Christ the prophet, on the other hand, speaks the truth in love. In his prophetic office Christ shines the light of God on the reality of the human condition. He awakens us to the broken, sinful nature of the world and ourselves. Christ the prophet shines light on the darkness of the human heart in order to open eyes and hearts not only to individual brokenness but also to the suffering of God’s “little ones”: the poor, the captives, the oppressed, and the prisoners of the world. Because he speaks the truth in love, he does not leave us hopeless. Christ the prophet gives the light of hope with the promise of forgiveness and healing and the invitation to join him in his work of bringing God’s good news of liberation from the powers of sin and death to the world. This is why he tells his disciples, “You are the light of the world” (Matthew 5:14). If we accept the blessings of God we must also claim the responsibilities of life in God’s household. Christ the prophet lets us know that there is work to do. He invites us to walk and work with him in the world.

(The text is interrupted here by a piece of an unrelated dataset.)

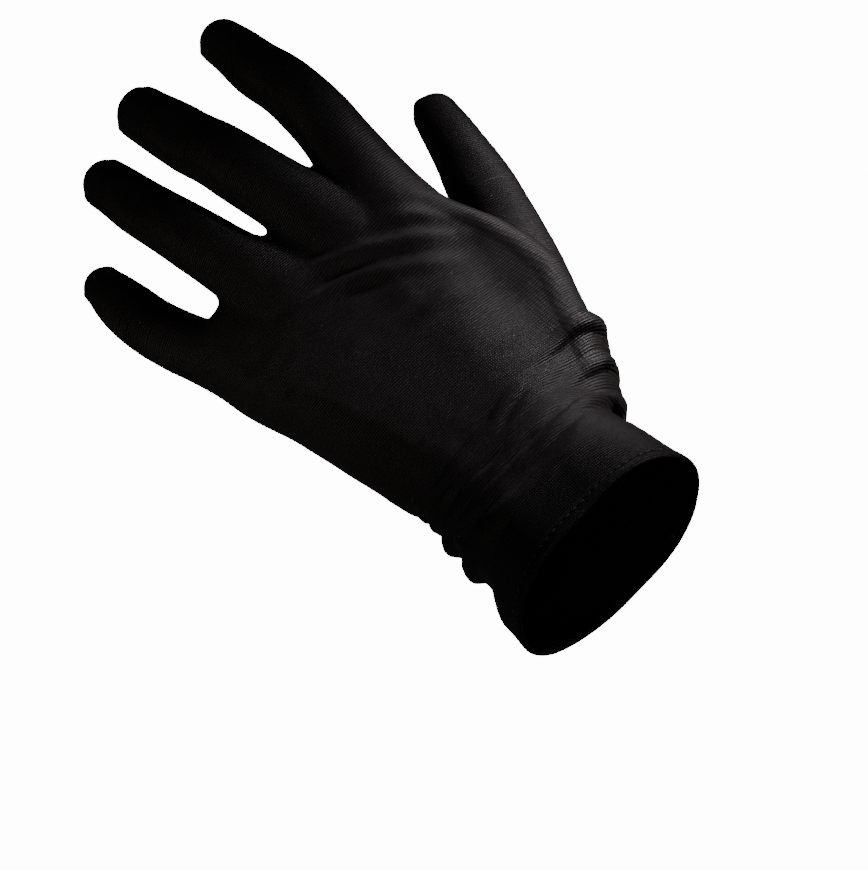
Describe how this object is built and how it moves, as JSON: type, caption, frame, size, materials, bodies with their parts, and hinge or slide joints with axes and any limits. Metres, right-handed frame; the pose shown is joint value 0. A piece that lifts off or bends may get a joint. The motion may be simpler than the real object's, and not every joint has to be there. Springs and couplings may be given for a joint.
{
  "type": "dress glove",
  "caption": "Wrist-length stretch satin dress glove for the left hand, holding the shape of a worn hand, hemmed at the cuff.",
  "frame": {"origin": "centre of the cuff's opening", "axes": "+Y from the opening to the fingertips, +X to the thumb side, +Z out of the back of the hand"},
  "size_m": [0.1268, 0.2249, 0.0718],
  "materials": {
    "satin": "satin",
    "satin_fold": "satin",
    "thread": "satin"
  },
  "bodies": {
    "cuff": {"cuff_back": "satin", "cuff_palm": "satin", "gathers_back": "satin_fold", "gathers_palm": "satin_fold", "hem_band": "satin", "hem_stitches": "thread"},
    "hand": {"hand_back": "satin", "hand_palm": "satin", "thumb_root": "satin", "palm_crease": "satin_fold", "thumb_root_crease": "satin_fold"},
    "knuckles": {"knuckles_back": "satin", "knuckles_palm": "satin", "fourchette_index_middle": "satin", "fourchette_middle_ring": "satin", "fourchette_ring_little": "satin", "index_mid_crease": "satin_fold", "middle_mid_crease": "satin_fold", "ring_mid_crease": "satin_fold", "little_mid_crease": "satin_fold"},
    "thumb_base": {"thumb_base_back": "satin", "thumb_base_palm": "satin", "thumb_end_crease": "satin_fold"},
    "thumb_end": {"thumb_end_back": "satin", "thumb_end_palm": "satin"},
    "index_mid": {"index_mid_back": "satin", "index_mid_palm": "satin", "index_mid_fourchette_little_side": "satin", "index_end_crease": "satin_fold"},
    "index_end": {"index_end_back": "satin", "index_end_palm": "satin", "index_end_fourchette_little_side": "satin"},
    "middle_mid": {"middle_mid_back": "satin", "middle_mid_palm": "satin", "middle_mid_fourchette_thumb_side": "satin", "middle_mid_fourchette_little_side": "satin", "middle_end_crease": "satin_fold"},
    "middle_end": {"middle_end_back": "satin", "middle_end_palm": "satin", "middle_end_fourchette_thumb_side": "satin", "middle_end_fourchette_little_side": "satin"},
    "ring_mid": {"ring_mid_back": "satin", "ring_mid_palm": "satin", "ring_mid_fourchette_thumb_side": "satin", "ring_mid_fourchette_little_side": "satin", "ring_end_crease": "satin_fold"},
    "ring_end": {"ring_end_back": "satin", "ring_end_palm": "satin", "ring_end_fourchette_thumb_side": "satin", "ring_end_fourchette_little_side": "satin"},
    "little_mid": {"little_mid_back": "satin", "little_mid_palm": "satin", "little_mid_fourchette_thumb_side": "satin", "little_end_crease": "satin_fold"},
    "little_end": {"little_end_back": "satin", "little_end_palm": "satin", "little_end_fourchette_thumb_side": "satin"}
  },
  "joints": [
    {"name": "wrist_bend", "type": "hinge", "parent": "cuff", "child": "hand", "pos_m": [-0.00289, 0.03757, -0.01484], "axis": [-1, 0, 0], "range_deg": [-25, 60], "deforming": ["gathers_back", "gathers_palm"]},
    {"name": "knuckle_bend", "type": "hinge", "parent": "hand", "child": "knuckles", "pos_m": [-0.00789, 0.11582, -0.01909], "axis": [-0.992, -0.104, -0.072], "range_deg": [-8, 55], "deforming": ["palm_crease"]},
    {"name": "index_middle_bend", "type": "hinge", "parent": "knuckles", "child": "index_mid", "pos_m": [0.02771, 0.16273, -0.01663], "axis": [-1, 0.0003, 0.0009], "range_deg": [-6, 70], "deforming": ["index_mid_crease"]},
    {"name": "index_end_bend", "type": "hinge", "parent": "index_mid", "child": "index_end", "pos_m": [0.02498, 0.18876, -0.01898], "axis": [-0.9945, -0.1045, 0], "range_deg": [-4, 48], "deforming": ["index_end_crease"]},
    {"name": "middle_middle_bend", "type": "hinge", "parent": "knuckles", "child": "middle_mid", "pos_m": [-0.00119, 0.16678, -0.01517], "axis": [-0.9738, -0.2274, 0.0002], "range_deg": [-6, 70], "deforming": ["middle_mid_crease"]},
    {"name": "middle_end_bend", "type": "hinge", "parent": "middle_mid", "child": "middle_end", "pos_m": [-0.00711, 0.19089, -0.01988], "axis": [-0.9711, -0.2385, 0], "range_deg": [-4, 48], "deforming": ["middle_end_crease"]},
    {"name": "ring_middle_bend", "type": "hinge", "parent": "knuckles", "child": "ring_mid", "pos_m": [-0.026, 0.16017, -0.01564], "axis": [-0.9722, -0.2343, -0.0001], "range_deg": [-6, 70], "deforming": ["ring_mid_crease"]},
    {"name": "ring_end_bend", "type": "hinge", "parent": "ring_mid", "child": "ring_end", "pos_m": [-0.03149, 0.18339, -0.0201], "axis": [-0.9732, -0.23, 0], "range_deg": [-4, 48], "deforming": ["ring_end_crease"]},
    {"name": "little_middle_bend", "type": "hinge", "parent": "knuckles", "child": "little_mid", "pos_m": [-0.05157, 0.14392, -0.02155], "axis": [-0.9561, -0.2931, -0.0023], "range_deg": [-6, 70], "deforming": ["little_mid_crease"]},
    {"name": "little_end_bend", "type": "hinge", "parent": "little_mid", "child": "little_end", "pos_m": [-0.05534, 0.16156, -0.02442], "axis": [-0.9781, -0.2079, 0], "range_deg": [-4, 48], "deforming": ["little_end_crease"]},
    {"name": "thumb_base_bend", "type": "hinge", "parent": "hand", "child": "thumb_base", "pos_m": [0.03768, 0.08522, -0.03827], "axis": [-0.4929, 0.3153, 0.811], "range_deg": [-8, 35], "deforming": ["thumb_root_crease"]},
    {"name": "thumb_end_bend", "type": "hinge", "parent": "thumb_base", "child": "thumb_end", "pos_m": [0.04904, 0.11823, -0.03768], "axis": [-0.557, 0.1413, 0.8184], "range_deg": [-8, 60], "deforming": ["thumb_end_crease"]}
  ],
  "couplings": [
    {"joint": "index_end_bend", "follows": "index_middle_bend", "ratio": 0.66},
    {"joint": "middle_end_bend", "follows": "middle_middle_bend", "ratio": 0.66},
    {"joint": "ring_end_bend", "follows": "ring_middle_bend", "ratio": 0.66},
    {"joint": "little_end_bend", "follows": "little_middle_bend", "ratio": 0.66}
  ]
}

Christ is also King: “… and as remaining a King for ever; as giving laws to all whom he has bought with his blood; as restoring those to the image of God whom he had first reinstated in his favour; as reigning in all believing hearts until he has 'subdued all things to himself' (Phil. 3:21); until he hath utterly cast out all sin, and 'brought in everlasting righteousness.' (Sermon 36: The Law Established Through Faith II, §I.6) Christ as ruler leads us into the way of life in the household of God. This is the way of righteousness and justice that is good news for the poor, release to the captives, recovery of sight to the blind and liberty for the oppressed (Luke 4:18). Christ the king leads us into his way of life; his way of being and acting in the world, which is the way of self-giving, unconditional love. As we follow and obey his commandments (Matthew 22:37-39) our character is conformed to his. And as Christ forms our character through loving obedience to his way in the world, he also heals our brokenness and makes us into whole human beings.
Christ the Prophet gives us the truth and points the way to God, new life, and healing (Luke 1:76-79; 4:18-19). Christ the Priest forgives, comforts, and prays for and with us (Romans 5:8-11; Hebrews 6:20). Christ the King leads us into life and restores us into the fully the human beings God created us to be (Matthew 25:31-46; Philippians 2:5-13; 1 Peter 2:9-13; 1 John 3:2-3).
The General Rule of Discipleship and the discipline of mutual accountability and support in the community of the Covenant Discipleship group work together to help Christians to know and proclaim Christ as he is. In this process of Christian formation the promises and blessings of Christ are experienced deeply. They are received and celebrated with open hands through obedience and service in Christ’s name as disciples witness to Jesus Christ in the world and follow all his teachings through acts of compassion, justice, worship and devotion under the guidance of the Holy Spirit.